Q: Ryan: As always, you do a great job with the blog. It is a must read for me each day. Since you are the media guy, any idea how it is determined which games get shown on FSN HD?
 JR from Maplewood

A: Thanks for the question JR – a good one, at that. FS North picks HD Wild games under their own guidance. They will be adding more and more “live” HD sports programming in the future.

Q: Good luck on the road trip and who cooks those press meals???....I want a shot! Whitey from Grand Rapids, Mich.

A: Thanks for the note Whitey. Chef Patrick does a wonderful job for us at Xcel Energy Center. MSE has its own food service company, and it’s wonderful! If I’m ever in Grand Rapids, I’m looking you up.
The Wild locker room in Calgary is near both the housekeeping area, and the freezer, which is giving us a rather unique smell of Molson and bleach.

The Wild was on the ice for almost a half hour during the pre-game skate, a rather lengthy time. Jacques Lemaire blew the whistle and ordered everyone off the ice at the same time, except for Kurtis Foster, who stayed out for some extra work with Josh Harding. Lemaire told the media not to expect lineup changes tonight, which means Colton Gillies is also out. Owen Nolan is still back home with his broken toe.

Niklas Backstrom will go against Miikka Kiprusoff. Big news up here is that Jarome Iginla is closing in on both the 400-goal plateau, and becoming the Flames’ all-time leading scorer. Iginla is pointless against the Wild in three games this season -- the first time that’s ever happened.

I just sent our ticket list in. We get 50 tickets on the road, and are using about half of them this trip. Tickets are expensive all over Canada, especially Calgary, where the top seats for our players to buy are $187 Canadian.

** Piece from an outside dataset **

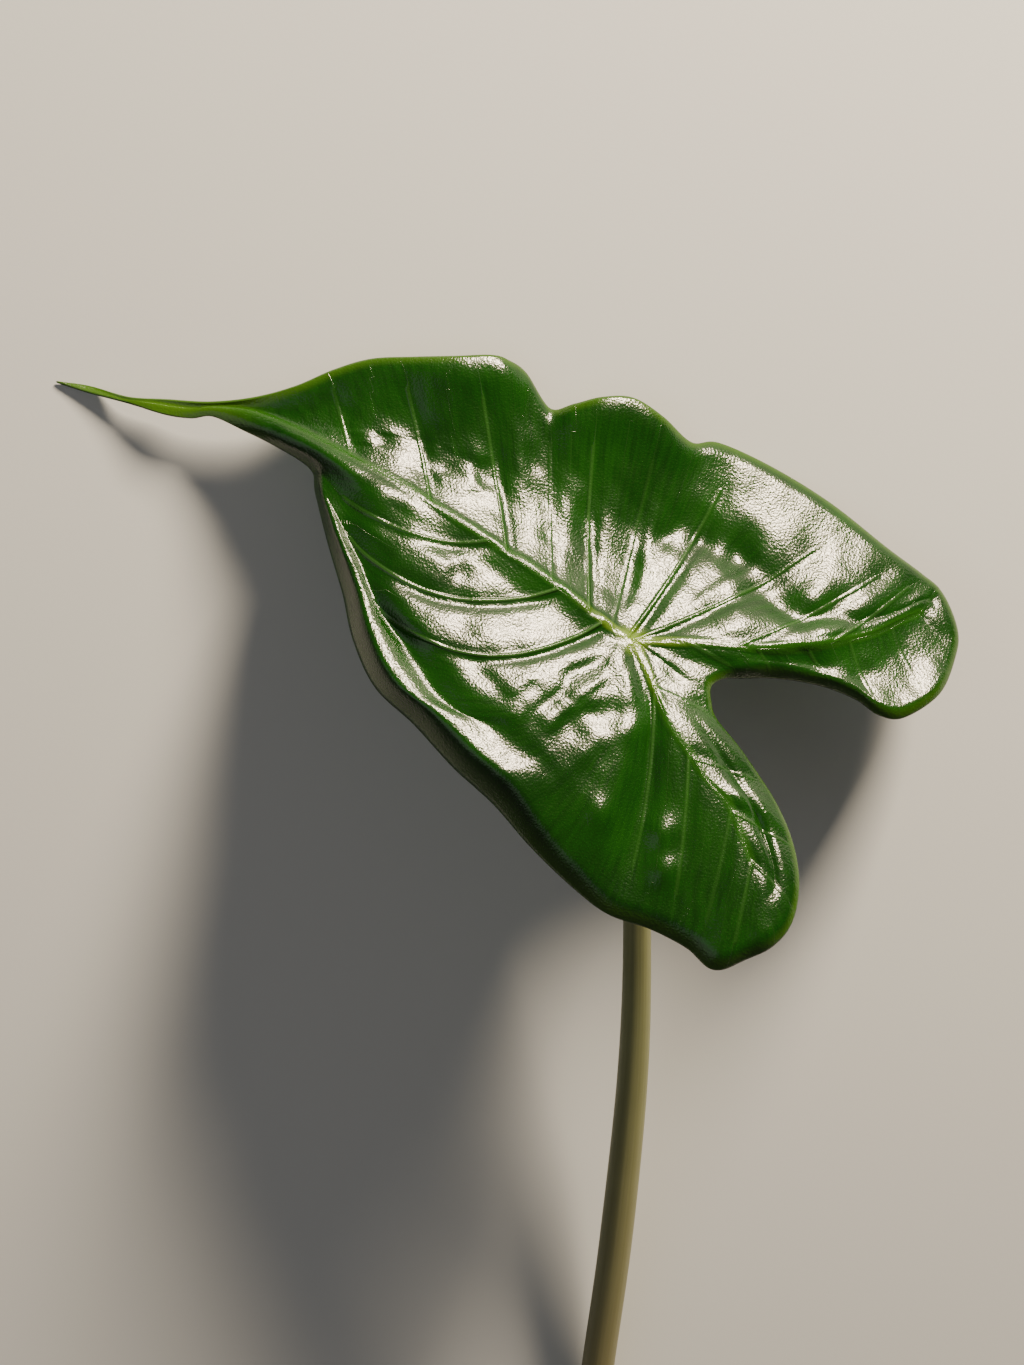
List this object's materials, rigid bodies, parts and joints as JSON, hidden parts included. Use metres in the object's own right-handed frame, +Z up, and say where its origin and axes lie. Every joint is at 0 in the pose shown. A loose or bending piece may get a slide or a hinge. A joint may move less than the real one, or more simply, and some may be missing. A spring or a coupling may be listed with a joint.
{
  "type": "alocasia leaf",
  "caption": "Tailed arrow-shaped leaf with raised ribs, a waved margin and two back lobes, cut with its long round petiole and laid down for a vase, bouquet or wreath.",
  "frame": {"origin": "centre of the bounding box, at the surface the leaf lies on", "axes": "+Z up from the surface; the petiole points to -Y from under the blade; the blade's tail points to -X and its back lobes to +X"},
  "size_m": [0.2038, 0.2776, 0.072],
  "materials": {
    "leaf_blade": "deep glossy green leaf tissue with paler ribs",
    "petiole": "smooth satin olive stalk"
  },
  "bodies": {
    "root": {"leaf_blade": "leaf_blade", "petiole": "petiole"}
  },
  "joints": []
}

Speaking of, I need to trade in some cash at the hotel to tip Les, our awesome bus driver, and to buy pizzas post-game tonight.

We will be in a big hurry after the game tonight since we play tomorrow night in Edmonton. It’s an 8 p.m. local game, thanks to Hockey Night in Canada, so it gives us an extra hour to play with. It also makes for a long day. But then we have Sunday to rest in Vancouver. When flying from Canadian city to Canadian city, you don’t really “screen” so much as you essentially get on the plane and go. Tonight’s flight is only about 30 minutes, barely enough time to get something to eat.

The Kelowna Rockets are in town for a big WHL match-up against the Calgary Hitmen tomorrow night. They’re expecting 15,000 for the game. Carson McMillan, the Wild’s seventh-round pick in 2007, was at the rink this morning and I believe he’ll be at the game tonight. McMillan plays for the Hitmen.

The team meal last night was excellent -- and, better yet, quick. It took just 90 minutes for all 30 of us to eat. Canadian beef is just awesome.

I meant to write this yesterday: As we were going through screening at MSP yesterday, one of the guy’s wands went off while screening Kurtis Foster. Laughing, he said, “It’s my leg.” Foster says it’s not the steel rod that makes the metal detector go off, but the screws holding it in place.